His talk—”Inequality for All: Bipartisan Solutions for America’s Economic Future”—will be held at 7:00 p.m. in Cox Auditorium in UT’s Alumni Memorial Building, 1408 Middle Drive. A book signing will follow at 8:00 p.m.

Reich’s visit is hosted by the Office of Honors and Scholars Programs. It is sponsored by the Howard H. Baker Jr. Center for Public Policy, College of Business Administration, Friends of the Knox County Public Library, and Office of the Provost.

Now Chancellor’s Professor of Public Policy at the University of California, Berkeley, Reich served in three presidential administrations. In 2008, Time magazine named Reich one of the ten most successful cabinet secretaries of the past century.

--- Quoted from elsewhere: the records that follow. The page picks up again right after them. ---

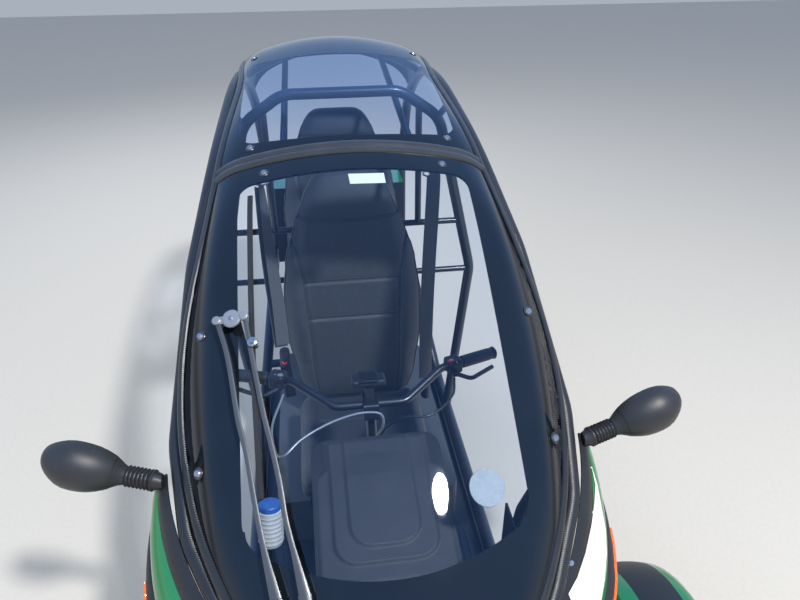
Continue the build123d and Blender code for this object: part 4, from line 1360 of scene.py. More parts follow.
@dataclass
class FrameFinishes:
    """Finishes of the rigid pieces that the frame brings."""

    # finish, then the nodes that take it
    table: tuple = (
        (TREAD, ("tyre_front_left", "tyre_front_right", "tyre_rear")),
        (RIM_COAT, ("rim_front_left", "rim_front_right", "rim_rear")),
        (CAST, ("knuckle_left", "knuckle_right", "drive_unit", "rack_housing", "column_bearing")),
        (
            TUBE_COAT,
            (
                "wishbones", "coilovers", "front_subframe", "handlebar", "side_frame_left",
                "side_frame_right", "roll_hoop", "roof_bows", "rear_cross_tubes", "seat_bases", "swingarm",
                "rear_shock",
            ),
        ),
        (STEEL, ("halfshafts", "rack_and_tie_rods")),
        (TRIM, ("roof_rail_left", "roof_rail_right", "cowl_trim", "shoulder_trims")),
        (
            PLASTIC,
            (
                "bar_controls", "display", "front_mask", "marker_pods", "floor_tub", "console", "rear_fender",
                "plate_holder", "console_lid", "mirrors",
            ),
        ),
        (BATTERY, ("battery_box",)),
        (GREEN, ("nose_panel", "shoulder_panels", "trunk_lid")),
        (TRUNK_PAINT, ("trunk",)),
        (FENDER_PAINT, ("fender_left", "fender_right")),
        (LAMP_CLEAR, ("headlamps",)),
        (LAMP_RED, ("tail_lamps",)),
        (WINDSHIELD_GLASS, ("windshield",)),
        (ROOF_GLASS, ("roof_panel",)),
        (LIGHTENED_SEAT_BACK_COVER, ("seat_back_driver", "seat_back_passenger")),
        (CUSHION_COVER, ("seat_cushion_driver", "seat_cushion_passenger")),
    )

    def build(self) -> None:
        """Give each node its material."""
        for finish, nodes in self.table:
            for node in nodes:
                coat(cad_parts[node], finish)
                LOG.info("%s takes %s", node, finish.name)


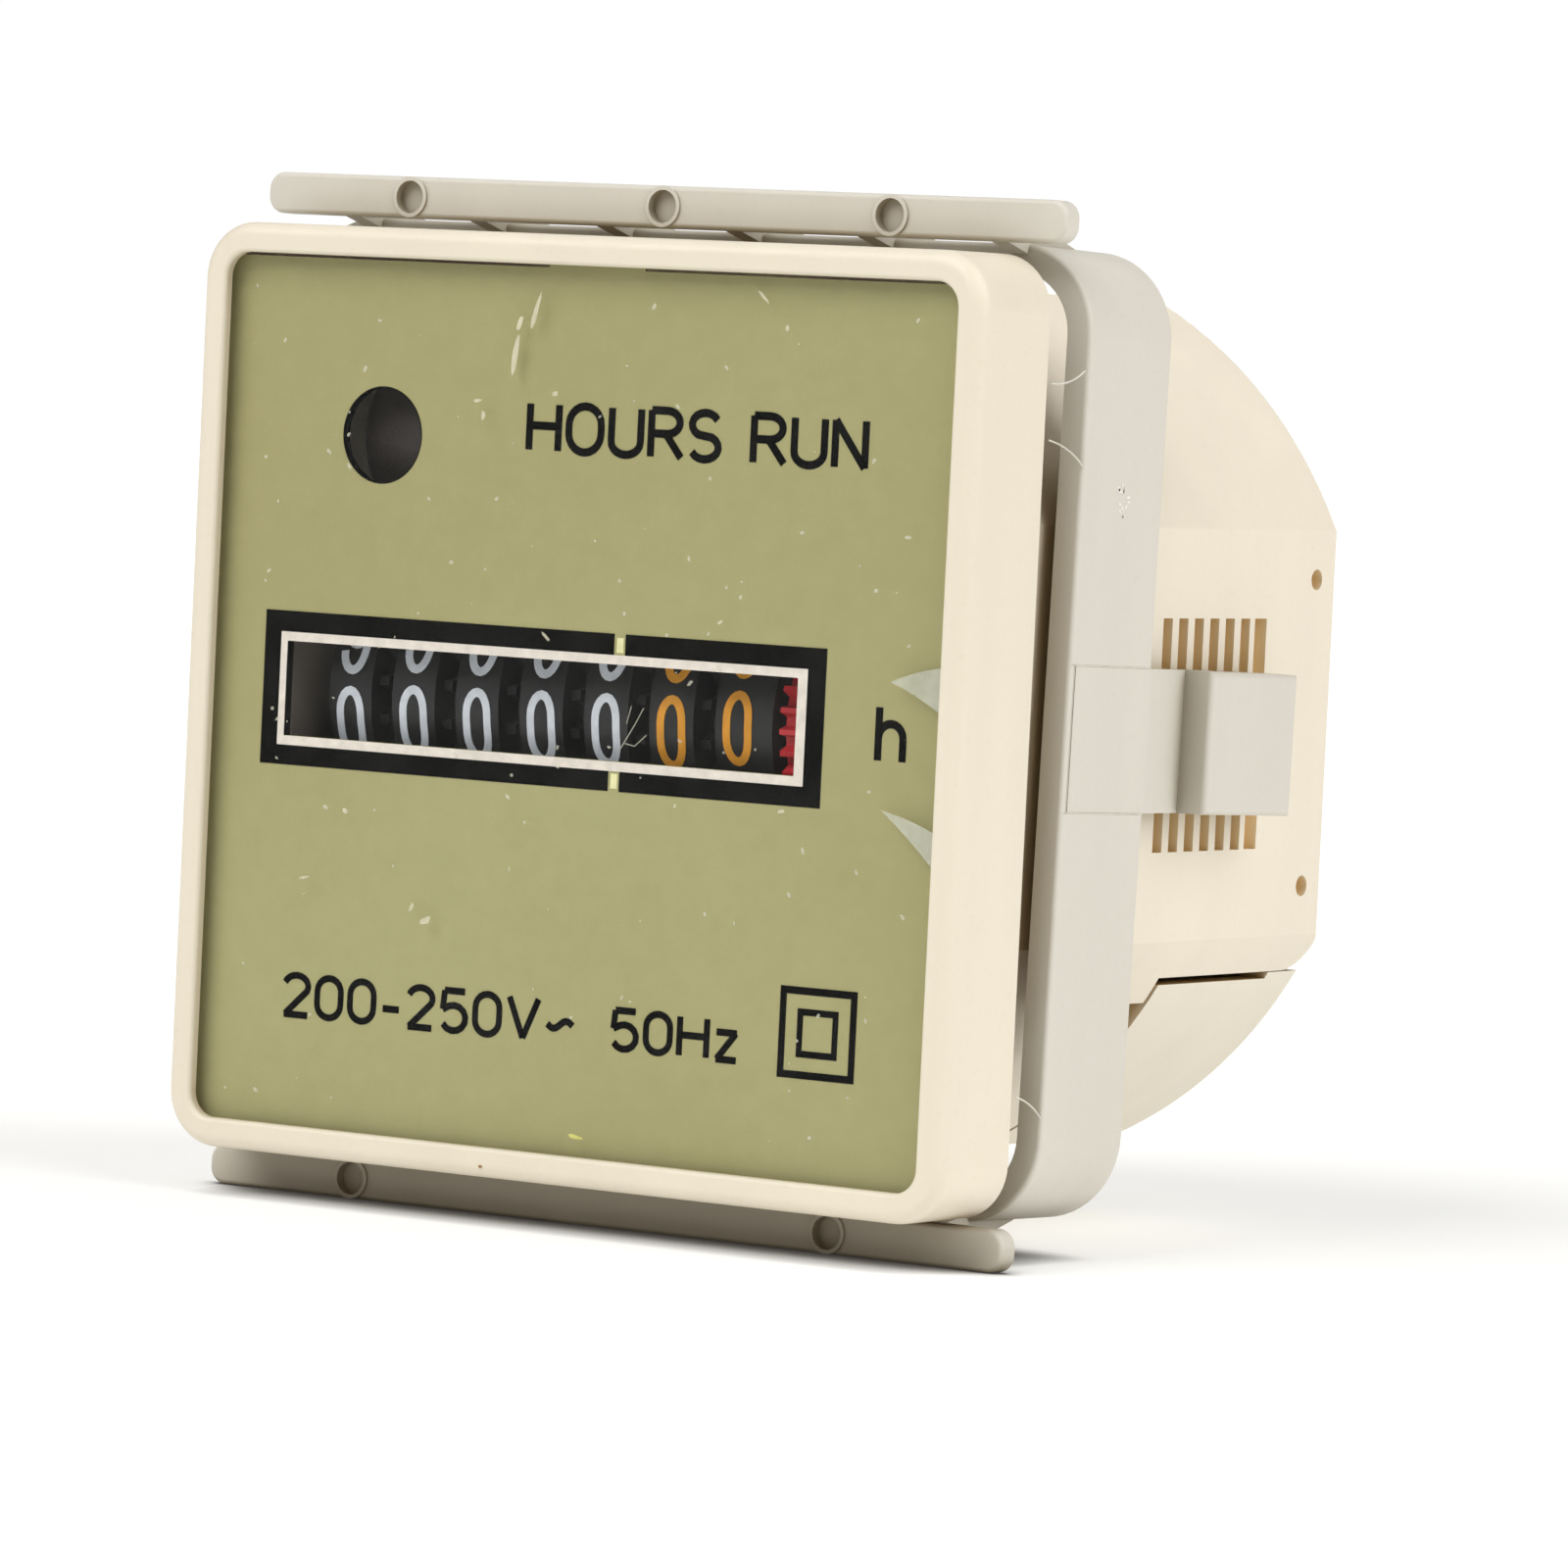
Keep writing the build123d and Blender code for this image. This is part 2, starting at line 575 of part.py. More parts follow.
def reduction_gear(index):
    """Compound gear: pinion towards the drums, wheel towards the motor."""
    pinion_phase, wheel_phase = train_phases()[index]
    axis = GEAR_AXES[index]
    module = DRIVE_MODULE if index == 0 else FINE_MODULE
    x0 = PLATE_X1 + 2 * GEAR_END_GAP if index == 0 else WHEEL_X0[index - 1] - GEAR_END_GAP
    wheel_x0 = WHEEL_X0[index]
    wheel_x1 = wheel_x0 + WHEEL_THICK
    compound = gear(axis, PINION_TEETH, module, pinion_phase, x0, wheel_x0)
    compound += gear(axis, WHEEL_TEETH[index], FINE_MODULE, wheel_phase, wheel_x0, wheel_x1)
    return compound - disc_x(axis, POST_R + RUN_FIT, -FAR, FAR)


def gear_posts():
    """Fixed posts of the three reduction gears."""
    posts = [disc_x(axis, POST_R, PLATE_X0, x1) for axis, x1 in zip(GEAR_AXES, POST_X1)]
    return Compound(children=posts)


def counter_frame():
    """Moulded counter chassis: left cheek, base bar and right arm."""
    cheek = block(CHEEK_X0, CHEEK_X1, DIAL_Y1 + CHASSIS_GAP, CHEEK_Y1, BASE_Z0, CHEEK_Z1)
    cheek += disc_x(TRANSFER_AXIS, CHEEK_BOSS_R, CHEEK_X0, CHEEK_X1)
    base_reach = FLATS / 2 - WALL
    base = block(-base_reach, base_reach, -BASE_HALF, BASE_HALF, BASE_Z0, BASE_Z1)
    arm = hull_plate((DRUM_AXIS, TRANSFER_AXIS, ARM_FOOT), ARM_DISCS, ARM_X0, ARM_X1)
    frame = cheek + base + arm
    frame -= disc_x(DRUM_AXIS, AXLE_R, -FAR, FAR)
    return frame - disc_x(TRANSFER_AXIS, TRANSFER_AXLE_R, -FAR, FAR)


def gear_plate():
    """Inner plate that carries the gear posts and the motor."""
    face = Sketch()
    for y, z, width, height in PLATE_PATCHES:
        face += Pos(y, z) * Rectangle(width, height)
    face -= Pos(*DRUM_AXIS) * Circle(DRUM_R + PLATE_DRUM_GAP)
    plate = slab_x(face, PLATE_X0, PLATE_X1)
    plate -= disc_x(TRANSFER_AXIS, TRANSFER_AXLE_R, -FAR, FAR)
    plate -= disc_x(MOTOR_AXIS, SHAFT_HOLE_R, -FAR, FAR)
    for axis in GEAR_AXES[:-1]:
        plate -= disc_x(axis, POST_R, -FAR, FAR)
    return plate


# ---------------------------------------------------------------- running indicator
def indicator_phases():
    """Phases of the motor's left pinion, the idler and the indicator's gear."""
    to_idler = heading(MOTOR_AXIS, IDLER_AXIS)
    onward = heading(IDLER_AXIS, INDICATOR_AXIS)
    idler = mesh_phase(to_idler, PINION_TEETH, to_idler, IDLER_TEETH)
    return to_idler, idler, mesh_phase(idler, IDLER_TEETH, onward, INDICATOR_TEETH)


def indicator_drum():
    """Small drum that turns behind the round window."""
    phase = indicator_phases()[2]
    drum = disc_x(INDICATOR_AXIS, INDICATOR_R, INDICATOR_X0, INDICATOR_X1)
    drum += disc_x(INDICATOR_AXIS, INDICATOR_HUB_R, INDICATOR_X1, IDLER_X0)
    drum += gear(INDICATOR_AXIS, INDICATOR_TEETH, FINE_MODULE, phase, IDLER_X0, IDLER_X1)
    return drum - disc_x(INDICATOR_AXIS, POST_R + RUN_FIT, -FAR, FAR)


def indicator_idler():
    phase = indicator_phases()[1]
    wheel = gear(IDLER_AXIS, IDLER_TEETH, FINE_MODULE, phase, IDLER_X0, IDLER_X1)
    return wheel - disc_x(IDLER_AXIS, POST_R + RUN_FIT, -FAR, FAR)


def indicator_posts():
    """Fixed posts of the idler and of the indicator drum."""
    idler_post = disc_x(IDLER_AXIS, POST_R, SHAFT_X0, BRACKET_X1)
    drum_post = disc_x(INDICATOR_AXIS, POST_R, INDICATOR_POST_X0, BRACKET_X1)
    return Compound(children=[idler_post, drum_post])


def motor_bracket():
    """Left plate that carries the running indicator and the motor's left end."""
    centres = (INDICATOR_AXIS, IDLER_AXIS, MOTOR_AXIS)
    plate = hull_plate(centres, BRACKET_DISCS, BRACKET_X0, BRACKET_X1)
    plate -= disc_x(MOTOR_AXIS, SHAFT_HOLE_R, -FAR, FAR)
    for axis in (IDLER_AXIS, INDICATOR_AXIS):
        plate -= disc_x(axis, POST_R, -FAR, FAR)
    return plate


# ---------------------------------------------------------------- motor
def motor_cup(side):
    """Half of the motor's claw-pole stator: side 1 is the right half, -1 the left."""
    middle = (MOTOR_X0 + MOTOR_X1) / 2
    end = MOTOR_X1 if side > 0 else MOTOR_X0
    inner_end = end - side * CUP_WALL
    cup = tube_x(MOTOR_AXIS, MOTOR_R, MOTOR_R - CUP_WALL, *sorted((middle + side * CUP_GAP, end)))
    cup += tube_x(MOTOR_AXIS, MOTOR_R, SHAFT_R + RUN_FIT, *sorted((inner_end, end)))
    claw_end = inner_end - side * CLAW_LEN
    ring = tube_x(MOTOR_AXIS, CLAW_R1, CLAW_R0, *sorted((claw_end, inner_end)))
    offset = 0.0 if side > 0 else 180.0 / CLAW_COUNT
    for i in range(CLAW_COUNT):
        middle_angle = offset + i * 360.0 / CLAW_COUNT
        first = polar(MOTOR_AXIS, MOTOR_R, middle_angle - CLAW_HALF_ANGLE)
        second = polar(MOTOR_AXIS, MOTOR_R, middle_angle + CLAW_HALF_ANGLE)
        cup += ring & slab_x(outline(MOTOR_AXIS, first, second), -FAR, FAR)
    return cup


def coil_bobbin():
    x0 = MOTOR_X0 + CUP_WALL
    x1 = MOTOR_X1 - CUP_WALL
    bobbin = tube_x(MOTOR_AXIS, BOBBIN_R1, BOBBIN_R0, x0, x1)
    for start in (x0, x1 - BOBBIN_WALL):
        bobbin += tube_x(MOTOR_AXIS, BOBBIN_R2, BOBBIN_R0, start, start + BOBBIN_WALL)
    return bobbin


def coil_winding():
    inset = CUP_WALL + BOBBIN_WALL
    return tube_x(MOTOR_AXIS, COIL_R, BOBBIN_R1, MOTOR_X0 + inset, MOTOR_X1 - inset)


def rotor_magnet():
    return tube_x(MOTOR_AXIS, MAGNET_R, SHAFT_R, MAGNET_X0, MAGNET_X1)


def rotor_shaft():
    return disc_x(MOTOR_AXIS, SHAFT_R, SHAFT_X0, SHAFT_X1)


def rotor_pinion():
    phase = train_phases()[-1][0]
    x0 = WHEEL_X0[2] - GEAR_END_GAP
    pinion = gear(MOTOR_AXIS, PINION_TEETH, FINE_MODULE, phase, x0, SHAFT_X1 - PINION_INSET)
    return pinion - disc_x(MOTOR_AXIS, SHAFT_R, -FAR, FAR)


def indicator_pinion():
    phase = indicator_phases()[0]
    x0 = SHAFT_X0 + PINION_INSET
    pinion = gear(MOTOR_AXIS, PINION_TEETH, FINE_MODULE, phase, x0, IDLER_X1 + PINION_INSET)
    return pinion - disc_x(MOTOR_AXIS, SHAFT_R, -FAR, FAR)


# ---------------------------------------------------------------- electrical parts
def circuit_board():
    board = block(BOARD_X0, BOARD_X1, BOARD_Y0, BOARD_Y1, BOARD_Z0, BOARD_Z1)
    for x in (-TERMINAL_X, TERMINAL_X):
        board -= slab_z(Pos(x, LEAD_Y) * Circle(LEAD_R), -FAR, FAR)
    return board


def series_resistor():
    """Axial dropper resistor lying on the board, with its two bent legs."""
    y, z = RESISTOR_AXIS
    part = disc_x(RESISTOR_AXIS, RESISTOR_R, RESISTOR_X0, RESISTOR_X1)
    part += disc_x(RESISTOR_AXIS, RESISTOR_LEG_R, *RESISTOR_LEG_XS)
    for x in RESISTOR_LEG_XS:
        part += slab_z(Pos(x, y) * Circle(RESISTOR_LEG_R), BOARD_Z1, z + RESISTOR_LEG_R)
    return part


def film_capacitor():
    return block(
        CAPACITOR_X0, CAPACITOR_X1, CAPACITOR_Y0, CAPACITOR_Y1, BOARD_Z1, CAPACITOR_Z1
    )


def terminal_leads():
    """Two pins from the board down to the terminal plates."""
    pins = []
    for x in (-TERMINAL_X, TERMINAL_X):
        pins.append(slab_z(Pos(x, LEAD_Y) * Circle(LEAD_R), BLOCK_Z0, BOARD_Z1 + LEAD_PROUD))
    return Compound(children=pins)


def terminal_block():
    """Insulating block with a barrier between the two terminals."""
    body = block(-BLOCK_HALF_X, BLOCK_HALF_X, BLOCK_Y0, BLOCK_Y1, BLOCK_Z0, SHELF_Z)
    barrier_z0 = BLOCK_Z0 - BARRIER_DROP
    body += block(-BARRIER_HALF_X, BARRIER_HALF_X, BARRIER_Y0, BLOCK_Y1, barrier_z0, BLOCK_Z0)
    for x in (-TERMINAL_X, TERMINAL_X):
        hole = Pos(x, TERMINAL_Y) * Circle(SCREW_R + RUN_FIT)
        body -= slab_z(hole, BLOCK_Z0, SHELF_Z - SCREW_HOLE_ROOF)
        body -= slab_z(Pos(x, LEAD_Y) * Circle(LEAD_R), -FAR, FAR)
    return body


def terminal_plates():
    """Brass contact plates under the block."""
    plates = []
    for x in (-TERMINAL_X, TERMINAL_X):
        x0, x1 = x - CONTACT_HALF_X, x + CONTACT_HALF_X
        plate = block(x0, x1, CONTACT_Y0, CONTACT_Y1, BLOCK_Z0 - CONTACT_THICK, BLOCK_Z0)
        plates.append(plate - slab_z(Pos(x, TERMINAL_Y) * Circle(SCREW_R + RUN_FIT), -FAR, FAR))
    return Compound(children=plates)


def wire_clamps():
    """Square washers that press the wires on the plates."""
    clamps = []
    for x in (-TERMINAL_X, TERMINAL_X):
        square = Pos(x, TERMINAL_Y) * Rectangle(2 * WASHER_HALF, 2 * WASHER_HALF)
        square -= Pos(x, TERMINAL_Y) * Circle(SCREW_R + RUN_FIT)
        clamps.append(slab_z(square, WASHER_Z0, BLOCK_Z0 - CONTACT_THICK))
    return Compound(children=clamps)


def terminal_screw(side):
    """Slotted screw, head down, on the left (-1) or the right (1)."""
    head_top = WASHER_Z0 - SCREW_SLACK
    head_bottom = head_top - SCREW_HEAD_TALL
    spot = Pos(side * TERMINAL_X, TERMINAL_Y)
    screw = slab_z(spot * Circle(SCREW_HEAD_R), head_bottom, head_top)
    screw += slab_z(spot * Circle(SCREW_R), head_top, SHELF_Z - SCREW_HOLE_ROOF - SCREW_END_GAP)
    slot = spot * Rectangle(SCREW_SLOT_W, 2 * (SCREW_HEAD_R + OVERRUN))
    return screw - slab_z(slot, head_bottom - OVERRUN, head_bottom + SCREW_SLOT_DEEP)


# ---------------------------------------------------------------- write every node
def all_nodes():
    right_tongue = leaning(latch_tongue())
    nodes = {
        "front_bezel": front_bezel(),
        "dial_window": dial_window(),
        "dial_plate": dial_plate(),
        "housing": housing(),
        "terminal_cover": terminal_cover(),
        "clamp_frame": clamp_frame(),
        "latch_tongue_right": right_tongue,
        "latch_tongue_left": mirror(right_tongue, about=Plane.YZ),
        "counter_frame": counter_frame(),
        "gear_plate": gear_plate(),
        "drum_axle": disc_x(DRUM_AXIS, AXLE_R, CHEEK_X0, ARM_X1),
        "transfer_axle": disc_x(TRANSFER_AXIS, TRANSFER_AXLE_R, CHEEK_X0, ARM_X1),
        "drive_gear": drive_gear(),
        "gear_posts": gear_posts(),
        "indicator_drum": indicator_drum(),
        "indicator_idler": indicator_idler(),
        "indicator_posts": indicator_posts(),
        "motor_bracket": motor_bracket(),
        "motor_cup_right": motor_cup(1),
        "motor_cup_left": motor_cup(-1),
        "coil_bobbin": coil_bobbin(),
        "coil_winding": coil_winding(),
        "rotor_magnet": rotor_magnet(),
        "rotor_shaft": rotor_shaft(),
        "rotor_pinion": rotor_pinion(),
        "indicator_pinion": indicator_pinion(),
        "circuit_board": circuit_board(),
        "series_resistor": series_resistor(),
        "film_capacitor": film_capacitor(),
        "terminal_leads": terminal_leads(),
        "terminal_block": terminal_block(),
        "terminal_plates": terminal_plates(),
        "wire_clamps": wire_clamps(),
        "terminal_screw_right": terminal_screw(1),
        "terminal_screw_left": terminal_screw(-1),
    }
    for i in range(DRUM_COUNT):
        nodes[f"digit_drum_{i + 1}"] = digit_drum(i)
    for i in range(DRUM_COUNT - 1):
        nodes[f"transfer_pinion_{i + 1}"] = transfer_pinion(i)
    for i in range(len(WHEEL_TEETH)):
        nodes[f"reduction_gear_{i + 1}"] = reduction_gear(i)
    return nodes


for name, shape in all_nodes().items():
    export_step(shape, f"parts/{name}.step")
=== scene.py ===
"""Looks of the square panel hour meter: materials, printed dial, number wheels, window wear, studio."""

import math
import random

import bpy
from mathutils import Matrix, Vector


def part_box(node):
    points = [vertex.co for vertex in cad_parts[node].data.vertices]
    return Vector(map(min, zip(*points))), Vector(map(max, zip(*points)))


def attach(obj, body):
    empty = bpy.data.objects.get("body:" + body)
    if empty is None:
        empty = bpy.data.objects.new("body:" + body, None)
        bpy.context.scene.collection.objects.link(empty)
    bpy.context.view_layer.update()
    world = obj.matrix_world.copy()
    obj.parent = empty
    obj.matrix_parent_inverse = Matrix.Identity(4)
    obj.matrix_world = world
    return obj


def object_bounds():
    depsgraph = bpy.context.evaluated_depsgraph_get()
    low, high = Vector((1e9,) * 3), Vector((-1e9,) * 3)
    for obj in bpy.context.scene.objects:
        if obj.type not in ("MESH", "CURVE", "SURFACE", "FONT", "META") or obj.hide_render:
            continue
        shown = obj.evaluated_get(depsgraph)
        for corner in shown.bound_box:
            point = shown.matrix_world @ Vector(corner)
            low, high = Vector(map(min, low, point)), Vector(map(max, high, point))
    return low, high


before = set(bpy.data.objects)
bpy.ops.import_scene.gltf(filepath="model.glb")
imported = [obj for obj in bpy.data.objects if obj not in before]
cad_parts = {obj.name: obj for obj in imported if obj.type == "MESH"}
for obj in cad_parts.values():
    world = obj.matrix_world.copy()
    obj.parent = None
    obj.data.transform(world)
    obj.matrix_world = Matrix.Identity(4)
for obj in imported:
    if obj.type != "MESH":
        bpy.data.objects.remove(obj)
cad_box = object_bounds()

MM = 0.001
ROOT = "housing_group"
CREVICE = 3.5 * MM      # gaps and grooves up to about this width get painted shade
CONTACT = 3.0 * MM      # reach of the shade under the object on the floor
REAR_Y = 12.0 * MM      # behind this the painted shade in the housing's grooves is a paler tan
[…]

Reich is also a best-selling author, prize-winning professor, media commentator, and playwright. He is considered one of the nation’s leading thinkers about work and the economy.

Reich is the author of fourteen books, including The Work of Nations, which has been translated into twenty-two languages, and the best sellers Locked in the Cabinet and The Future of Success, which in 2002 was ranked by BusinessWeek magazine as the second best-selling business book. His book Supercapitalism, published in 2007, warned of the perils of an under-regulated and over-leveraged financial system. In his 2010 best seller Aftershock: The Next Economy and America’s Future, Reich looks at where the economy is heading after the Great Recession and what to expect over the next decade.

Reich is the co-creator and host of the widely acclaimed 2013 documentary Inequality for All, in which he explains the underlying forces that are shaping our economy and lays out pragmatic solutions for a broader prosperity.

He has a nationally syndicated column and he also writes frequently for the Wall Street Journal, the New York Times and the Financial Times. He is a contributor to CNBC and a frequent panelist on ABC’s This Week and other television programs.

While Secretary of Labor in the Clinton administration, Reich led the Labor Department on several path-breaking initiatives to build the skills of American workers, crack down on unsafe work sites and fraudulent purveyors of pensions and health insurance, and begin a national initiative to abolish sweatshops. He oversaw the enactment of the Retirement Protection Act, the Family and Medical Leave Act, and the first increase in the minimum wage since 1989.

Reich also served as an assistant to the solicitor general in the Ford administration, where he represented the United States before the Supreme Court, and he headed the policy planning staff of the Federal Trade Commission in the Carter administration.

Reich has been on the faculty at Harvard University’s John F. Kennedy School of Government, at Brandeis University, and at Brandeis’s Heller Graduate School.

In late 2003, Reich was awarded the prestigious Václav Havel Prize in Prague for his contributions to world thinking and culture.